The State of Minnesota appeals from a judgment, pursuant to an order granting a peremptory writ of mandamus, directing it to institute condemnation proceedings in order to compensate petitioner, Lowry Hill Properties, Inc., for damages to its apartment buildings resulting from the shocks of pile driving in the construction of a highway in close proximity to petitioner’s property.

This appeal is the second of several involving the disposition of claims by petitioner against both the contractors and the state for damages resulting from the stated construction activity. The first, Lowry Hill Properties, Inc. v. Ashbach Const. Co. 291 Minn. 429, 194 N. W. 2d 767 (1971), recites the facts in sufficient detail, the most important of which for present purposes is that defendant contractors were bound by their contract with the state to assume full responsibility for any damages to private properties, with property damage liability insurance in the minimum amount of $5 million. We there held, in reversing a summary judgment for defendant contractors, that the contractors did not share the state’s sovereign immunity since they were engaged in an inherently dangerous or ultrahazardous activity, and that they were independently liable to petitioner under their valid hold-harmless agreement with the state, irrespective of any potential claim against the state. Neither there nor here was there any intimation that the contractors or their insurers were unable to respond fully to any award for plaintiff-petitioner’s claim for damages.

The issue of inverse condemnation was prompted by the trial court’s original summary judgment for defendant contractors, in which it expressed its opinion that plaintiff-petitioner’s exclusive remedy was by a mandate against the state for inverse condemnation. We consider the issue in a limited context, for in a nontechnical and practical sense.it has been rendered virtually moot by our. reversal of that summary judgment. We are not, in these circumstances, prompted to undertake a comprehensive consideration of the general issue of whether a constitutional taking occurs where the state’s ultrahazardous activity in the performance of a public construction project causes unintended structural damage to private property in proximity to the construction project. The limited issue, not dispositive of that general issue, is whether inverse condemnation may be mandated where the owner of the private property, as here, has other adequate legal remedies. Holding that it may not, we reverse.

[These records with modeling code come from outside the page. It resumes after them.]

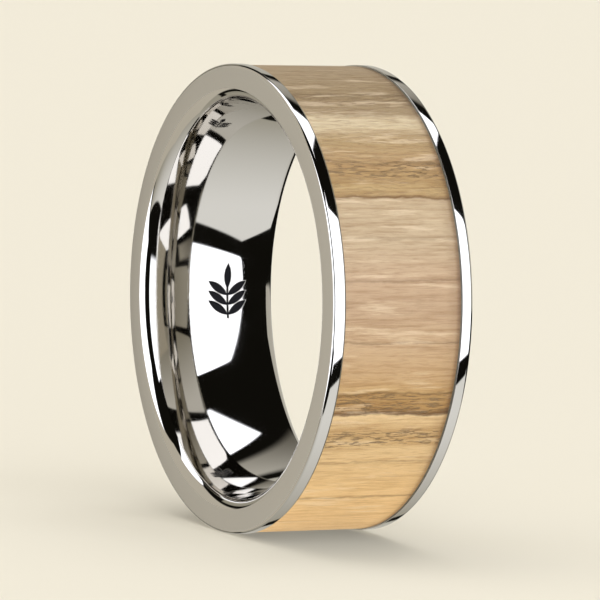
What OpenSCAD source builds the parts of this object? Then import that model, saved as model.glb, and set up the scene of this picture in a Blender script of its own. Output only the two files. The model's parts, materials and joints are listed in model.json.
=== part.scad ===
// Wedding band: polished metal sleeve with a turned wood ring let into it.
// Millimetres. The band stands on its edge: its axis is Y, +Z is up, and the
// origin is the centre of the finger bore. The front face looks along -Y.

/* [Band] */
// Outer diameter over the rims
outer_d = 24.7; // [24.5:0.1:28]
// Width of the band along its axis
band_w = 8; // [7:0.1:10]
// Width of each metal rim beside the wood
rim_w = 0.63; // [0.5:0.01:1.2]
// Radius on the outer edge of each rim
edge_r = 0.17; // [0.05:0.01:0.3]
// Radius on the edge of each rim next to the wood
lip_r = 0.02; // [0.01:0.01:0.02]

/* [Finger bore] */
// Bore diameter at the narrowest place, in the middle of the band
bore_d = 20.2; // [17:0.1:20.4]
// Width of the straight land in the middle of the bore
land_w = 0.8; // [0.4:0.1:2]
// How far the comfort-fit mouth opens out, measured on the radius
flare = 0.95; // [0.8:0.01:1]
// Radius of the rounded mouth between the comfort arc and the side face
mouth_r = 0.85; // [0.6:0.01:0.9]
// Angle of the edge where the rounded mouth meets the side face
mouth_edge_angle = 20; // [15:1:25]

/* [Wood inlay] */
// Depth of the channel below the rims
channel_depth = 0.95; // [0.8:0.01:0.95]
// How far the finished inlay lies below the rims
inlay_recess = 0.03; // [0.03:0.01:0.1]
// Thickness of the clear sealing coat
coat_t = 0.03; // [0.03:0.01:0.08]
// Thickness of the adhesive under the wood
bed_t = 0.05; // [0.04:0.01:0.08]
// Thickness of the adhesive line on each side of the wood
side_line_t = 0.08; // [0.05:0.01:0.12]

/* [Rear rim joint] */
// Depth of the step in the sleeve that the rear rim sits on
seat_step = 0.15; // [0.12:0.01:0.15]
// Thickness of the bonding film between the rear rim and its seat
bond_t = 0.05; // [0.04:0.01:0.06]
// How far the bonding film stops short of the side face
bond_recess = 0.03; // [0.02:0.01:0.05]

/* [Engraved sprig] */
// Depth of the engraving
mark_depth = 0.08; // [0.05:0.01:0.12]
// Length of the sprig's stem
stem_l = 3; // [2:0.1:3.2]
// Width of the stem
stem_w = 0.11; // [0.08:0.01:0.2]
// Length of one leaf
leaf_l = 1.4; // [0.8:0.05:1.4]
// Width of one leaf
leaf_w = 0.42; // [0.3:0.01:0.5]
// Angle between a leaf and the stem
leaf_angle = 56; // [30:1:60]
// Number of leaf pairs below the end leaf
leaf_pairs = 3; // [1:1:3]
// Place of the sprig's middle along the band's axis
mark_y = 0.9; // [0:0.1:1.2]
// Turn of the sprig's middle below the level of the axis
mark_drop = 3; // [0:1:10]

/* [Hidden] */

$fn = 180;
over = 0.1;

metal_colour = [0.80, 0.78, 0.73];
wood_colour = [0.80, 0.64, 0.45];
adhesive_colour = [0.35, 0.29, 0.20];
coat_colour = [0.93, 0.88, 0.76, 0.4];

outer_r = outer_d / 2;
half_w = band_w / 2;
bore_r = bore_d / 2;
half_land = land_w / 2;
face_inner_r = bore_r + flare;

// The mouth arc starts at the side face, mouth_edge_angle away from tangent.
mouth_y = half_w - mouth_r * cos(mouth_edge_angle);
mouth_centre_r = face_inner_r + mouth_r * sin(mouth_edge_angle);

// The comfort arc starts level with the land and runs into the mouth arc
// without a corner: comfort_angle is its slope where the two arcs meet.
arc_run = mouth_y - half_land;
arc_rise = mouth_centre_r - mouth_r - bore_r;
comfort_angle = 2 * atan(arc_rise / arc_run);
comfort_r = arc_run / sin(comfort_angle) + mouth_r;
arc_end_y = half_land + comfort_r * sin(comfort_angle);

channel_r = outer_r - channel_depth;
channel_half_w = half_w - rim_w;
coat_top_r = outer_r - inlay_recess;
wood_top_r = coat_top_r - coat_t;
wood_bottom_r = channel_r + bed_t;
wood_half_w = channel_half_w - side_line_t;
seat_r = channel_r - seat_step;
rear_rim_inner_r = seat_r + bond_t;

// ---- helpers ----

// Turns a half section (radius, place along the axis) about the band's axis.
module turned() {
  rotate([-90, 0, 0]) rotate_extrude() children();
}

// Half section of a plain ring.
module ring_section(inner_r, outer_r, y0, y1) {
  translate([inner_r, y0]) square([outer_r - inner_r, y1 - y0]);
}

// What a radius takes off a corner of a section. The corner is at [x, y], and
// the outside lies towards +x and towards y_side.
module corner_waste(x, y, r, y_side) {
  translate([x, y]) difference() {
    translate([-r, y_side > 0 ? -r : -over]) square(r + over);
    translate([-r, -y_side * r]) circle(r);
  }
}

// Half section of the metal on one side of the middle of the bore, with its
// inner outline moved out by deeper.
module comfort_metal(deeper) {
  wall = outer_r + over - bore_r;
  translate([bore_r + deeper, 0]) square([wall, half_land]);
  intersection() {
    translate([bore_r, half_land]) square([wall, arc_end_y - half_land]);
    translate([bore_r + deeper + comfort_r, half_land]) circle(comfort_r, $fn = 720);
  }
  intersection() {
    translate([bore_r, arc_end_y]) square([flare + deeper, half_w - arc_end_y]);
    translate([mouth_centre_r + deeper, mouth_y]) circle(mouth_r);
  }
  translate([face_inner_r + deeper, arc_end_y]) square([wall, half_w - arc_end_y]);
}

// The space inside the bore, with its wall moved out by deeper.
module bore_space(deeper) {
  turned() difference() {
    ring_section(0, face_inner_r + deeper, -half_w, half_w);
    comfort_metal(deeper);
    mirror([0, 1]) comfort_metal(deeper);
  }
}

// A pointed leaf along +y, from the origin: two arcs that cross at its ends.
module leaf(length, width) {
  arc_r = (length * length + width * width) / (4 * width);
  translate([0, length / 2]) intersection() {
    translate([arc_r - width / 2, 0]) circle(arc_r);
    translate([width / 2 - arc_r, 0]) circle(arc_r);
  }
}

// The sprig, flat, growing along +y with its middle at the origin.
module sprig() {
  pitch = (stem_l - leaf_l) / leaf_pairs;
  translate([-stem_w / 2, -stem_l / 2]) square([stem_w, stem_l - leaf_l / 2]);
  translate([0, stem_l / 2 - leaf_l]) leaf(leaf_l, leaf_w);
  for (i = [0 : leaf_pairs - 1], side = [-1, 1])
    translate([0, -stem_l / 2 + (i + 0.35) * pitch])
      rotate(side * leaf_angle) leaf(leaf_l, leaf_w);
}

// The sprig as a cutter that reaches mark_depth into the wall of the bore.
module sprig_cut() {
  intersection() {
    rotate([0, -mark_drop, 0]) translate([-bore_r - over, mark_y, 0])
      rotate([90, 0, 90]) linear_extrude(bore_r / 2) sprig();
    bore_space(mark_depth);
  }
}

// ---- sub-parts ----

// Inner sleeve with the front rim in one piece, and a step for the rear rim.
module sleeve() {
  color(metal_colour) difference() {
    turned() difference() {
      intersection() {
        union() {
          comfort_metal(0);
          mirror([0, 1]) comfort_metal(0);
        }
        union() {
          ring_section(bore_r, outer_r, -half_w, -channel_half_w);
          ring_section(bore_r, channel_r, -half_w, channel_half_w);
          ring_section(bore_r, seat_r, -half_w, half_w);
        }
      }
      corner_waste(outer_r, -half_w, edge_r, -1);
      corner_waste(outer_r, -channel_half_w, lip_r, 1);
    }
    sprig_cut();
  }
}

// Separate rim that closes the channel once the wood is on.
module rear_rim() {
  color(metal_colour) turned() difference() {
    ring_section(rear_rim_inner_r, outer_r, channel_half_w, half_w);
    corner_waste(outer_r, half_w, edge_r, 1);
    corner_waste(outer_r, channel_half_w, lip_r, -1);
  }
}

// Turned wood ring, its grain along the band's axis.
module wood_inlay() {
  color(wood_colour) turned()
    ring_section(wood_bottom_r, wood_top_r, -wood_half_w, wood_half_w);
}

// Adhesive bed under the wood and the glue line on each side of it.
module inlay_adhesive() {
  color(adhesive_colour) turned() {
    ring_section(channel_r, wood_bottom_r, -channel_half_w, channel_half_w);
    ring_section(channel_r, wood_top_r, -channel_half_w, -wood_half_w);
    ring_section(channel_r, wood_top_r, wood_half_w, channel_half_w);
  }
}

// Film that bonds the rear rim to its seat on the sleeve.
module rim_bond() {
  color(adhesive_colour) turned()
    ring_section(seat_r, rear_rim_inner_r, channel_half_w, half_w - bond_recess);
}

// Clear coat that seals the wood and both glue lines.
module clear_coat() {
  color(coat_colour) turned()
    ring_section(wood_top_r, coat_top_r, -channel_half_w, channel_half_w);
}

sleeve();
rear_rim();
wood_inlay();
inlay_adhesive();
rim_bond();
clear_coat();
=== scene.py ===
"""Looks of a wedding band: polished metal with a turned wood ring let into it."""
import json
import math
from collections import namedtuple

import bmesh
import bpy
from mathutils import Matrix, Quaternion, Vector, noise

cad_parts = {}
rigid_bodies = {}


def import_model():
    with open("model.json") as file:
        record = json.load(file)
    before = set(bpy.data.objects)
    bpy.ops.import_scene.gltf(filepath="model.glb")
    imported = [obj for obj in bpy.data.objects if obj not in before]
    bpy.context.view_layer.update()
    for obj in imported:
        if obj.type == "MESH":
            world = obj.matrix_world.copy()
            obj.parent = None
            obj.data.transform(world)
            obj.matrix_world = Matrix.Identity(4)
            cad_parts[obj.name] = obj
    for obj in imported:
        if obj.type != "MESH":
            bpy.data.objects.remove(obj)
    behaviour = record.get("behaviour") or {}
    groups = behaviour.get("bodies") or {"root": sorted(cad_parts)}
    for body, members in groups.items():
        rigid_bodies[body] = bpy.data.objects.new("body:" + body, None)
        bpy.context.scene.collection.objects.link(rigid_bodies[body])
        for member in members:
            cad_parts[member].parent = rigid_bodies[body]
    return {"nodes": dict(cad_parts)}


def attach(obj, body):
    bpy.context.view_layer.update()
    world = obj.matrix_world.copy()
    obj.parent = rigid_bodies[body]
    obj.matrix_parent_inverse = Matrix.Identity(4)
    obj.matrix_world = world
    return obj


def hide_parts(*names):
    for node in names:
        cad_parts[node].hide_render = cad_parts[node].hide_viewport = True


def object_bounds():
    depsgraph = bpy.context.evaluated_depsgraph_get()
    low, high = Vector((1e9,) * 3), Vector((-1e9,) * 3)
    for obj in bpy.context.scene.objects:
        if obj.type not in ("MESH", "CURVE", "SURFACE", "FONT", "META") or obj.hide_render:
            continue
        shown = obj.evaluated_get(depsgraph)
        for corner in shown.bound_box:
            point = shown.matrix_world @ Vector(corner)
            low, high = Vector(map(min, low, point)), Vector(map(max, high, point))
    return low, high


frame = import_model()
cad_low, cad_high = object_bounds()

MM = 0.001
BODY = "root"
scene = bpy.context.scene

# ---- sizes, in millimetres ----


def reach(node):
    """(smallest radius, largest radius, lowest y, highest y) of a CAD node."""
    points = [v.co / MM for v in frame["nodes"][node].data.vertices]
    radii = [math.hypot(p.x, p.z) for p in points]
    return min(radii), max(radii), min(p.y for p in points), max(p.y for p in points)


BORE_R, OUTER_R, _, HALF_W = reach("sleeve")
WOOD_IN_R, WOOD_TOP_R, _, WOOD_HALF_W = reach("wood_inlay")
CHANNEL_R, _, _, CHANNEL_HALF_W = reach("inlay_adhesive")
_, COAT_TOP_R, _, _ = reach("clear_coat")
RIM_IN_R, _, _, _ = reach("rear_rim")
SEAT_R, _, _, BOND_END_Y = reach("rim_bond")

MOUTH_R = 0.85            # rounded mouth between the comfort dome and the side face
MOUTH_EDGE_ANGLE = math.radians(20)
FLARE = 0.95              # how far the bore opens out from its middle to the side face
EDGE_R = 0.17             # outer edge of each rim
LIP_R = 0.02              # edge of each rim beside the wood
FACE_IN_R = BORE_R + FLARE

GRAIN_DEPTH = 0.02        # deepest open grain in the wood
COAT_GAP = 0.003          # between the wood and the coat, so that their faces don't coincide

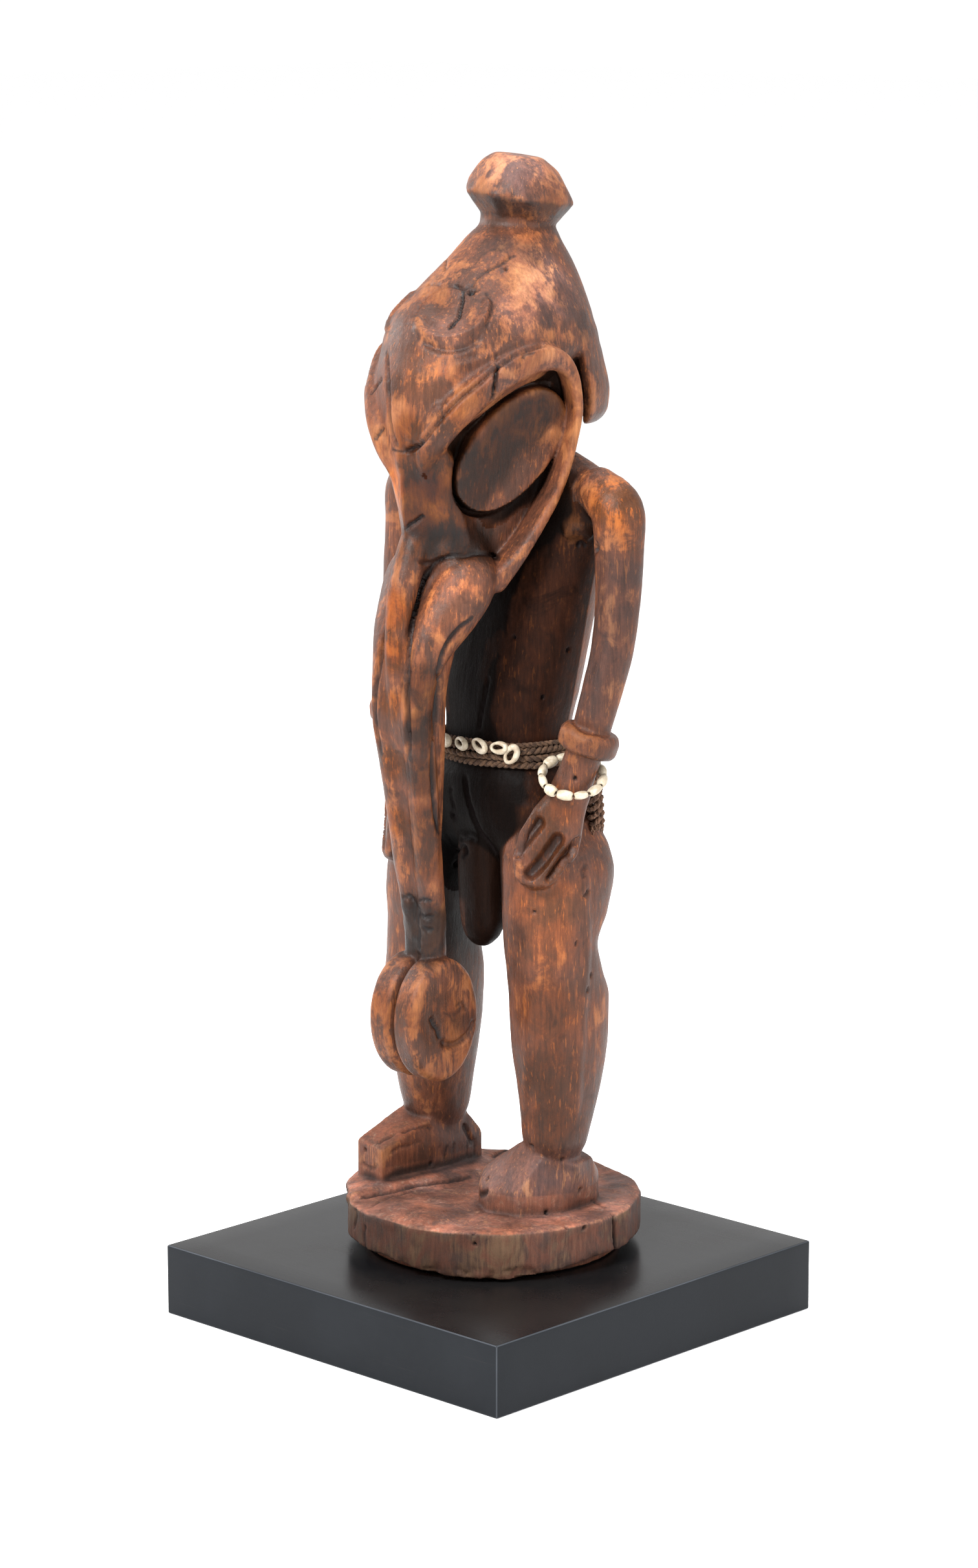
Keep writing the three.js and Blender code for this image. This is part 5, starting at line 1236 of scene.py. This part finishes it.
# ------------------------------------------------------------------ floor, light, camera
def stage_plane(name, size, color):
    me = bpy.data.meshes.new(name)
    s = size
    me.from_pydata([(-s, -s, 0), (s, -s, 0), (s, s, 0), (-s, s, 0)], [], [(0, 1, 2, 3)])
    m = Mat(name + "_paint")
    m.b.inputs["Base Color"].default_value = (*color, 1)
    m.b.inputs["Roughness"].default_value = 0.9
    m.b.inputs["Specular IOR Level"].default_value = 0.1
    me.materials.append(m.m)
    ob = bpy.data.objects.new(name, me)
    bpy.context.scene.collection.objects.link(ob)
    return ob


stage_plane("floor", 14.0, (0.97, 0.97, 0.97))


def area(name, at, to, size, power, color=(1, 1, 1)):
    l = bpy.data.lights.new(name, "AREA")
    l.shape, l.size, l.energy, l.color = "DISK", size, power, color
    o = bpy.data.objects.new(name, l)
    o.location = at
    d = np.array(to, float) - np.array(at, float)
    from mathutils import Vector
    o.rotation_euler = Vector(d.tolist()).to_track_quat("-Z", "Y").to_euler()
    bpy.context.scene.collection.objects.link(o)
    return o


def by_view(right, toward, up):
    """a place given as metres to the picture's right, toward the camera and up"""
    return tuple(RT * right - np.array([FW[0], FW[1], 0]) / math.hypot(FW[0], FW[1]) * toward + np.array([0, 0, up]))


mid_ = (0, 0, 0.30)
area("key", by_view(-1.1, 1.6, 2.0), mid_, 0.9, 112)
area("fill_right", by_view(1.7, 1.0, 1.0), mid_, 1.2, 20)
area("top", by_view(0.1, -0.2, 2.2), mid_, 1.2, 26)
area("back_left", by_view(-1.6, -1.2, 1.0), mid_, 1.0, 18)

world = bpy.data.worlds.new("studio")
bpy.context.scene.world = world
world.use_nodes = True
bg = world.node_tree.nodes["Background"]
bg.inputs[0].default_value = (1, 1, 1, 1)
bg.inputs[1].default_value = 1.03

cam = bpy.data.cameras.new("camera")
cam.lens = F_PX / 2424 * 36
cam.sensor_width = 36
cam.sensor_fit = "AUTO"
cam.clip_start, cam.clip_end = 0.05, 60
co = bpy.data.objects.new("camera", cam)
from mathutils import Matrix
M3 = np.stack([RT, UP, -FW], 1)
co.matrix_world = Matrix([[*M3[0], CAM[0] / 1000], [*M3[1], CAM[1] / 1000], [*M3[2], CAM[2] / 1000], [0, 0, 0, 1]])
bpy.context.scene.collection.objects.link(co)
bpy.context.scene.camera = co
bpy.context.scene.view_settings.view_transform = "Standard"
bpy.context.scene.view_settings.look = "None"
bpy.context.scene.view_settings.exposure = 0.0
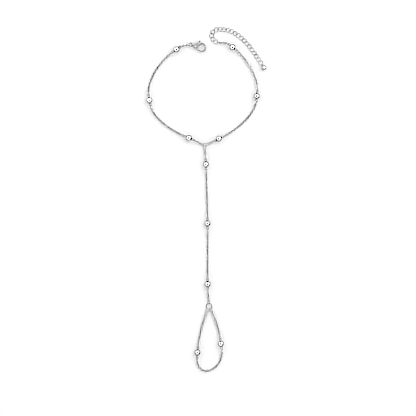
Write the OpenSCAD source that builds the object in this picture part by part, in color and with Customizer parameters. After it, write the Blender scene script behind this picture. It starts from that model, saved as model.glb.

Our state’s constitutional provision requiring the payment of just compensation where private property is “damaged for public use,” as we stated in Nelson v. Wilson, 239 Minn. 164, 168, Note 3, 58 N. W. 2d 330, 333, Note 2 (1953), was incorporated by amendment to avoid the hardships resulting from a more restricted use of the word, “taking,” in the original constitutional phrase, “taken for public use.” The development of the inverse condemnation concept is, with like purpose, a means of circumventing the state’s sovereign immunity from tort claims, the more warranted where the private property owner is without other remedy for his damage than the grant of an individual claim by the legislature. The state has the right in mandamus proceedings to compel condemnation, as we indicated in State, by Peterson, v. Anderson, 220 Minn. 139, 152, 19 N. W. 2d 70, 76 (1945), to show that the private property was not damaged or “that the state proposes to remedy or has remedied the construction which causes the damage.” From the outset and until the trial court directed that it had no other remedy, petitioner contended that it had a remedy by resort to the state’s hold-harmless agreement with its contractors. Denying petitioner’s present application for inverse condemnation and restoring it to its plainly adequate state-provided remedy, without, a cumulative remedy, patently results in no hardship or deprivation.

Reversed.

Mr. Justice Otis took no part in the consideration or decision of this case. 
      
       Minn. Const, art. 1, § 13, provides: “Private property shall not be taken, destroyed or damaged for public use without just compensation therefor, first paid or secured.” The general issue, nevertheless, is whether the word “damage” contemplates property damage of recurring or permanent nature to the exclusion of a nonrecurring and temporary property damage in the more conventional tort situation. It is an issue on which the cases in other jurisdictions with like constitutional provision are divided. See, Van Alstyne, Inverse Condemnation: Unintended Physical Damage, 20 Hastings L. J. 431, 478; Mandelker, Inverse Condemnation: The Constitutional Limits of Public Responsibility, 1966 Wis. L. Rev. 3, 24. Among our cases, for comparison, see' State, by Youngquist, v. Hall, 195 Minn. 79, 261 N. W. 874 (1935), and Nelson v. Wilson, 239 Minn. 164, 58 N. W. 2d 330 (1953). We held in Thomsen v. State, by Head, 284 Minn. 468, 170 N. W. 2d 575 (1969), and State, by Mattson, v. Prow’s Motel, Inc. 285 Minn. 1, 171 N. W. 2d 83 (1969), that the issue of whether damages to private property constitute a taking in the constitutional sense is a matter of law to be decided solely by the court.